**Set exercise**
From the material below, list every line containing "bodies".

-.-.-

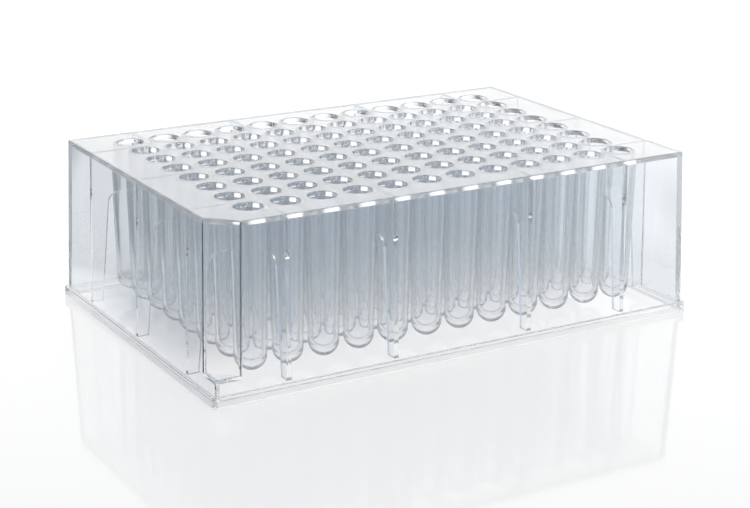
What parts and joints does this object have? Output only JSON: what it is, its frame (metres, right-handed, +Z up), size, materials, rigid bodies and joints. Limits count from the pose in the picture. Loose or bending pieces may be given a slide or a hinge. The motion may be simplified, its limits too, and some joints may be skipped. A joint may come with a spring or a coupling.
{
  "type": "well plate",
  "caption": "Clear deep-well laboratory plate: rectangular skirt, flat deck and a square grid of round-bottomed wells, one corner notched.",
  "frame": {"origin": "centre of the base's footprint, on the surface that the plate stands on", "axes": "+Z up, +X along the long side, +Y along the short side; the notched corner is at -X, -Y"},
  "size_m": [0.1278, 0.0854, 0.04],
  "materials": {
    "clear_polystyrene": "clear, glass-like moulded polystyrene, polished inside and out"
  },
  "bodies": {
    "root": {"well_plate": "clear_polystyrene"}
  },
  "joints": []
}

-.-.-

**Response to this task**
What parts and joints does this object have? Output only JSON: what it is, its frame (metres, right-handed, +Z up), size, materials, rigid bodies and joints. Limits count from the pose in the picture. Loose or bending pieces may be given a slide or a hinge. The motion may be simplified, its limits too, and some joints may be skipped. A joint may come with a spring or a coupling.
  "bodies": {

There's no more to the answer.